** BEGIN **
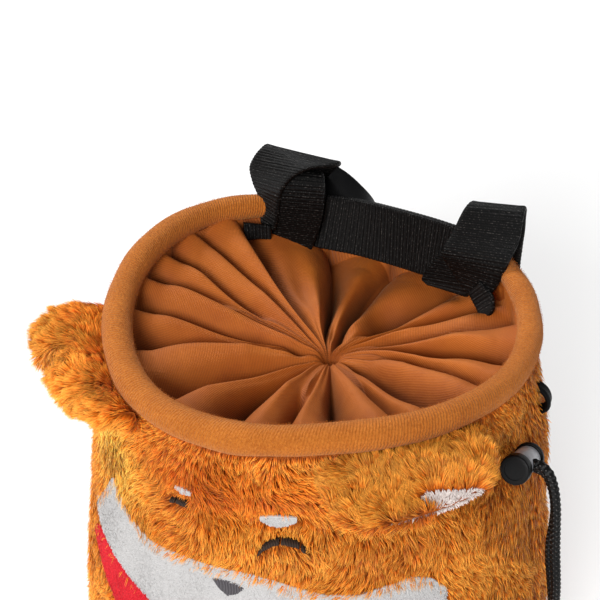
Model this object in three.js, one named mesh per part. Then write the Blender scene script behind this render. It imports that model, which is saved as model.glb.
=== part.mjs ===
// A plush climbing chalk bag with a dog's face, standing on its round base.
// Millimetres, +Z up, origin on the floor in the middle of the base, face towards -Y.
import * as THREE from 'three';
import { mergeVertices } from 'three/addons/utils/BufferGeometryUtils.js';

// Bag body
const bagHeight = 150;          // floor to the middle of the rim roll
const rimRadius = 62;           // centre of the rim roll, before its dips and bulges
const rollRadius = 4.1;         // padded fleece roll
const bellyRadius = 75;         // widest part of the plush body
const baseSeam = 0.93;          // foot of the plush wall, as a share of bellyRadius
const baseThickness = 3;
const wallThickness = 4;        // plush, padding and lining together
const seamAngle = 92;           // side seams, degrees from the middle of the face
const faceTurn = 2.5;           // the face is sewn a little off the middle
const gap = 0.3;                // clearance between sewn pieces
const pileClearance = 0.45;     // clearance between a sewn-on patch and the plush under it

// Closure skirt
const clothThickness = 1.6;     // measured upright through the sloping folds
const gatherDepth = 17;         // below the middle of the rim roll
const gatherX = 3;
const gatherY = -0.5;
const skirtDrop = 8;            // sewn edge below the middle of the rim roll
const foldHeight = 7.5;         // tallest ridge between two creases

// Webbing and trim
const webbingWidth = 20;
const webbingThickness = 1.6;
const patchThickness = 1.2;
const sleeveWidth = 13;
const sleeveThickness = 1.2;

// Ears
const earReach = 22;            // from the plush to the tip
const earThickness = 9;
const earRise = 2.5;            // crown of the ear above a straight line from root to edge
const lockDepth = 1.1;          // how far a lock of pile stands out of the ear's edge

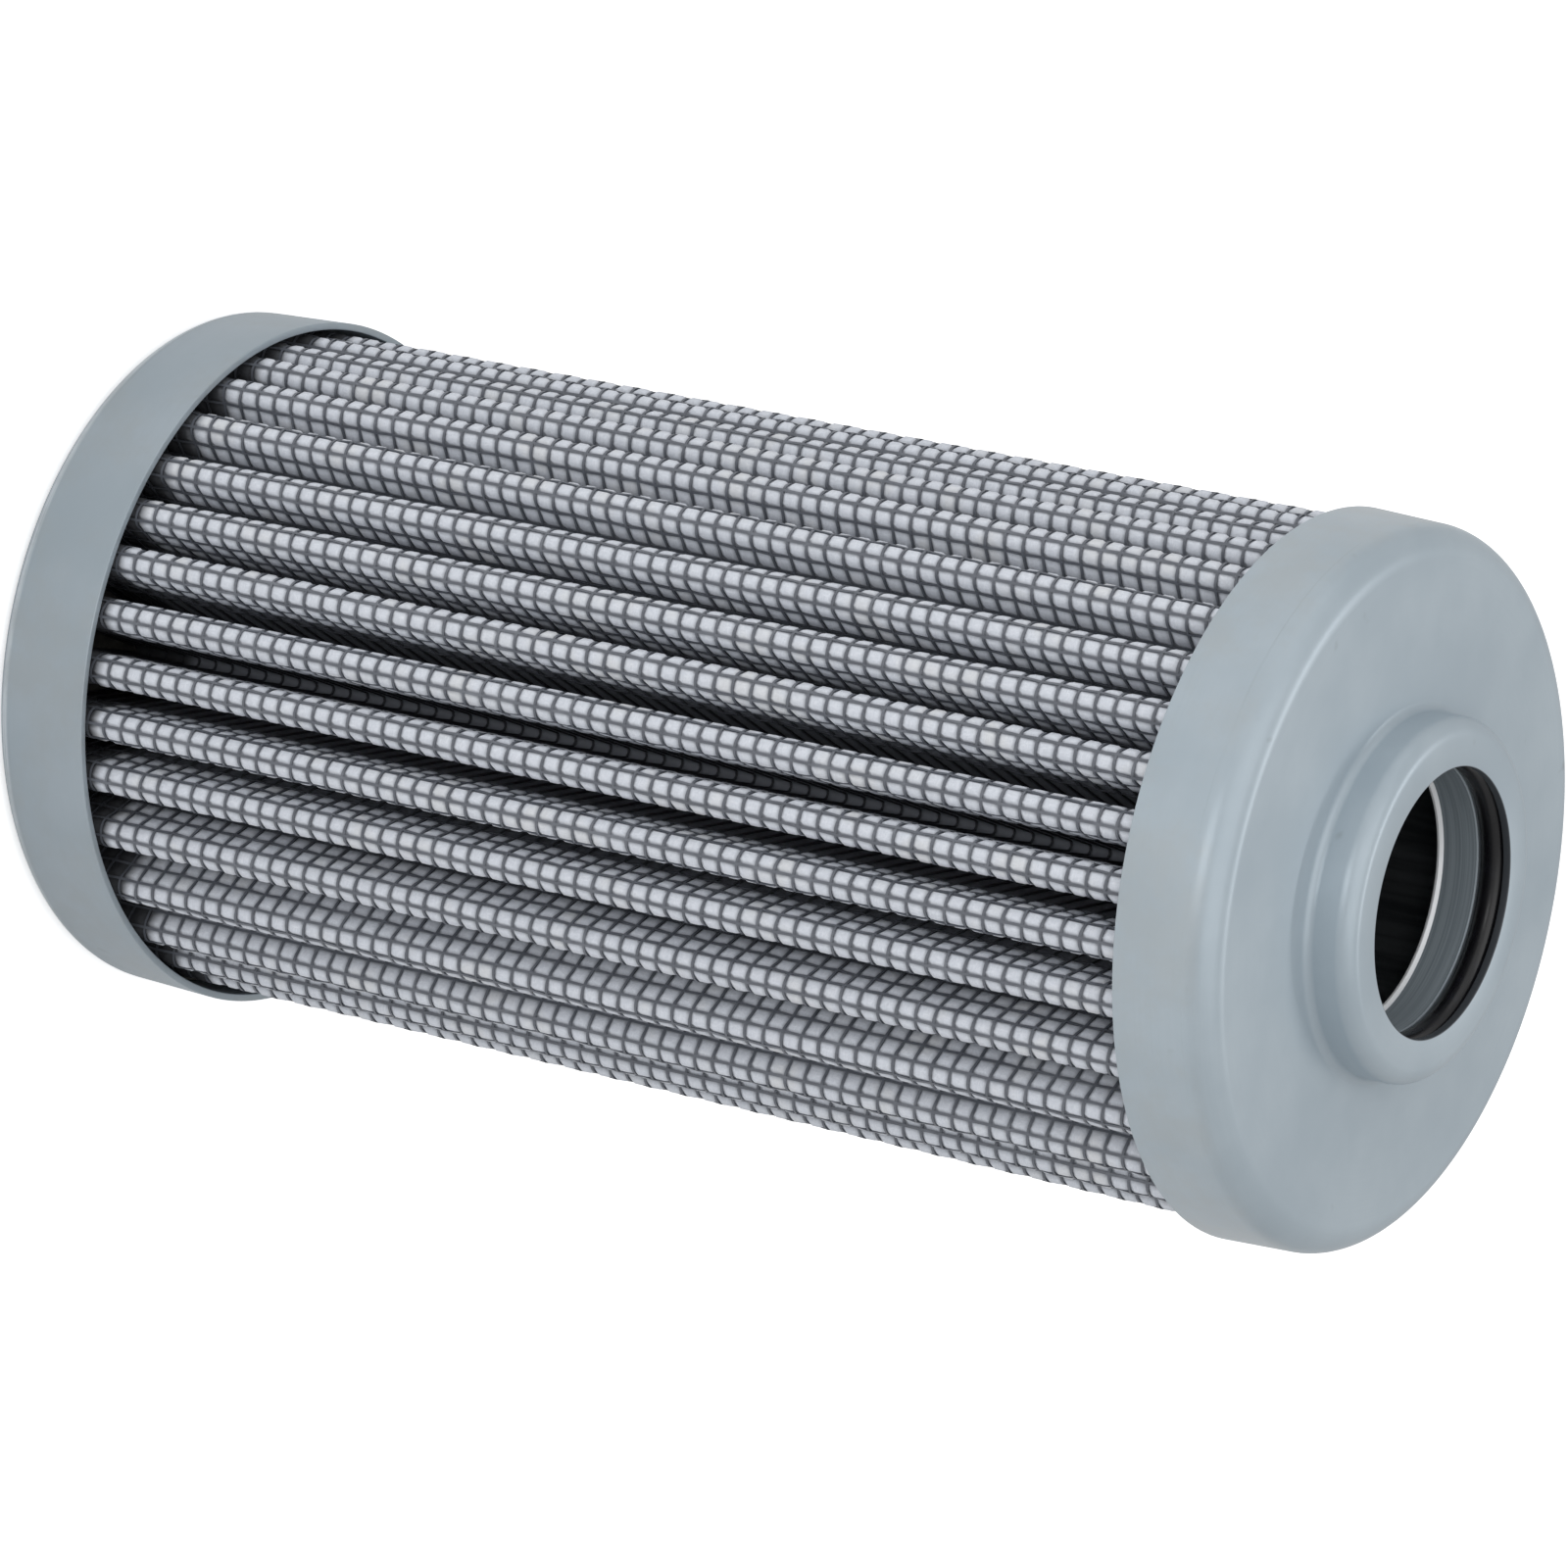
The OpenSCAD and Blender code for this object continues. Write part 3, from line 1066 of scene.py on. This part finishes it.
    def half_pleats(self, half: int) -> list[tuple[int, int]]:
        """The halves of pleats on one half of the pack.

        Args:
            half: 0 from the seam to the opposite fold, 1 from there back to the seam.

        Returns:
            Each pleat's number with its side, 1 or -1, in order round the pack.
        """
        seam = self.seam_pleat
        pairs = [(pleat, side) for pleat in range(seam, seam + self.pleats + 1) for side in (-1, 1)]
        return [pair for pair in pairs[1:-1] if (pair[0] > seam + self.pleats // 2) == bool(half)]

    @property
    def seam_start(self) -> float:
        """Distance from the seam crest's top at which the web begins."""
        return math.radians(self.seam_angle) * self.crest_r


@dataclass
class WebRow:
    """Stations along the web between the side seam and the opposite fold, each on one half of a pleat."""

    path: PleatPath
    stations: list[tuple[int, int, float, float]] = field(default_factory=list)

    def add(self, pleat: int, side: int, distance: float, lift: float) -> None:
        """Adds a station at a distance from a crest's top, with a value for its lift."""
        self.stations.append((pleat, side, distance, lift))

    def points(self, depth: Callable[[Points], Points]) -> tuple[Points, Points]:
        """Points at all stations.

        Args:
            depth: Gives the depths below the outer surface for the stations' lifts.

        Returns:
            The points and the outward normals, as rows of x and y.
        """
        table = np.array(self.stations, dtype=float)
        points = np.zeros((len(table), 2))
        normals = np.zeros((len(table), 2))
        depths = depth(table[:, 3])
        for pleat in np.unique(table[:, 0]).astype(int):
            for side in (-1, 1):
                rows = np.nonzero((table[:, 0] == pleat) & (table[:, 1] == side))[0]
                if len(rows):
                    points[rows], normals[rows] = self.path.side(pleat, side, table[rows, 2], depths[rows])
        return points, normals


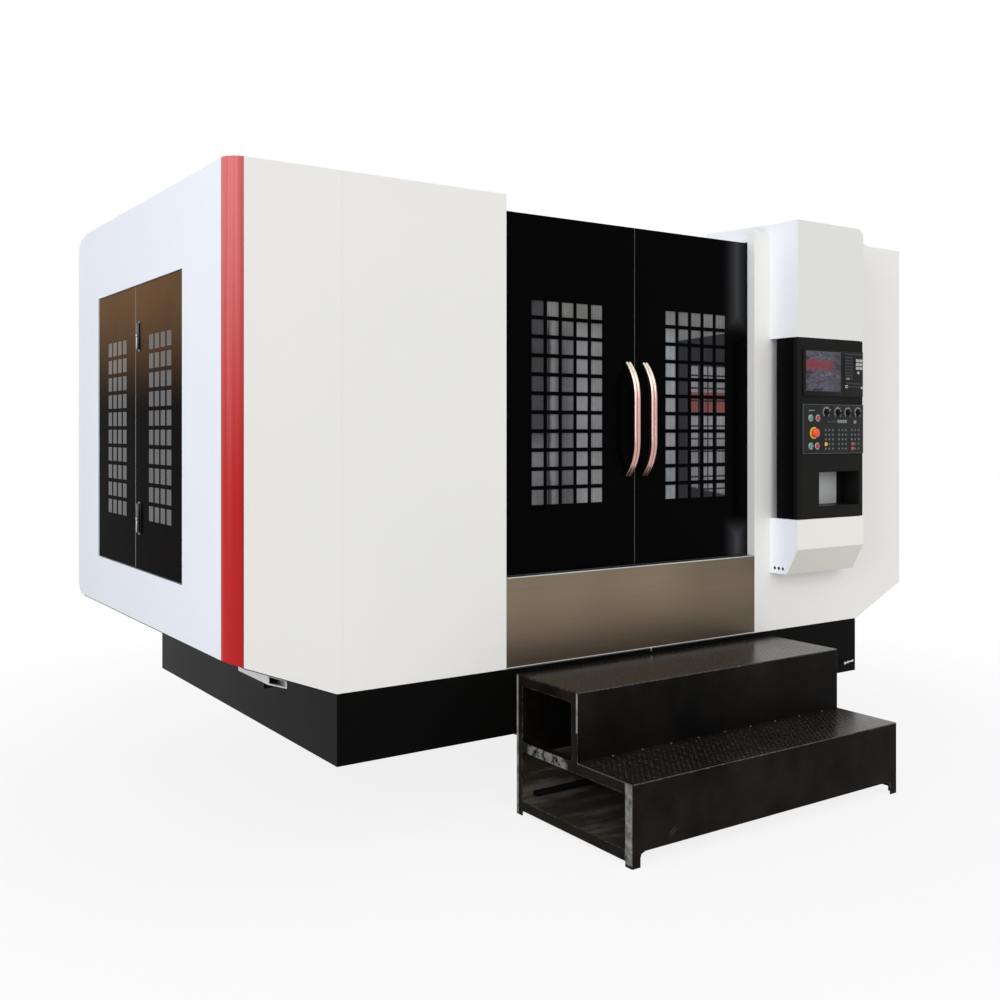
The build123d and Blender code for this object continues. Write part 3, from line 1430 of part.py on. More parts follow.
** END **
Figure out how many lines of the data above include "object", then give the number and nothing more.

Reply
3